+++ Dataset extract +++

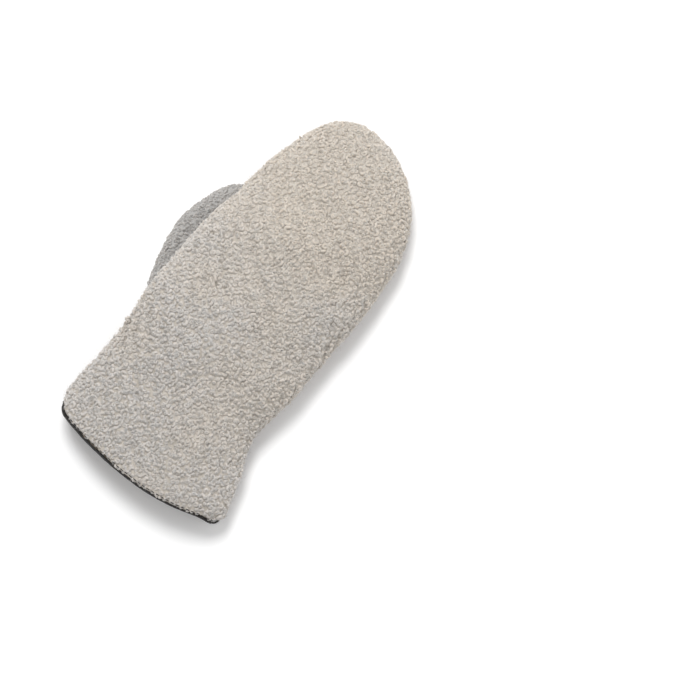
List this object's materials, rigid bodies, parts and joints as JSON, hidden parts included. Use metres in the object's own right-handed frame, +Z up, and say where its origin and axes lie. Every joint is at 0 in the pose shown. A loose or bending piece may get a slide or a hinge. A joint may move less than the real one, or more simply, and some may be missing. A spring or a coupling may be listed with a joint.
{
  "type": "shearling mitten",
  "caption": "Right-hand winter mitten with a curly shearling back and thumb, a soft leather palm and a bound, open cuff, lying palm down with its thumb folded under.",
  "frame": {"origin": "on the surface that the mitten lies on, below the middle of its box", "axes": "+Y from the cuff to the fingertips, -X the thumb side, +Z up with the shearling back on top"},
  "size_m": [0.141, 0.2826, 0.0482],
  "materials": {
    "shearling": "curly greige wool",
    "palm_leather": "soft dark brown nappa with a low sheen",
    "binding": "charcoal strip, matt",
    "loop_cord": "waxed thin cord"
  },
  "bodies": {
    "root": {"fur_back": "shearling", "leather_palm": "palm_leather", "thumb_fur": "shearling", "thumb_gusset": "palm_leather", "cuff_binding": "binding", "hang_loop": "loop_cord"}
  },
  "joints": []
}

+++

Restate the data above word for word.

:: Correct response ::
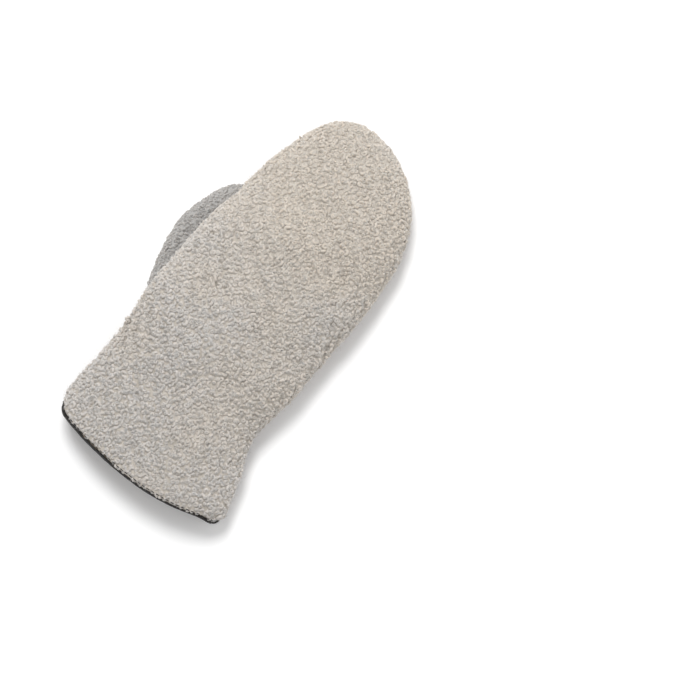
List this object's materials, rigid bodies, parts and joints as JSON, hidden parts included. Use metres in the object's own right-handed frame, +Z up, and say where its origin and axes lie. Every joint is at 0 in the pose shown. A loose or bending piece may get a slide or a hinge. A joint may move less than the real one, or more simply, and some may be missing. A spring or a coupling may be listed with a joint.
{
  "type": "shearling mitten",
  "caption": "Right-hand winter mitten with a curly shearling back and thumb, a soft leather palm and a bound, open cuff, lying palm down with its thumb folded under.",
  "frame": {"origin": "on the surface that the mitten lies on, below the middle of its box", "axes": "+Y from the cuff to the fingertips, -X the thumb side, +Z up with the shearling back on top"},
  "size_m": [0.141, 0.2826, 0.0482],
  "materials": {
    "shearling": "curly greige wool",
    "palm_leather": "soft dark brown nappa with a low sheen",
    "binding": "charcoal strip, matt",
    "loop_cord": "waxed thin cord"
  },
  "bodies": {
    "root": {"fur_back": "shearling", "leather_palm": "palm_leather", "thumb_fur": "shearling", "thumb_gusset": "palm_leather", "cuff_binding": "binding", "hang_loop": "loop_cord"}
  },
  "joints": []
}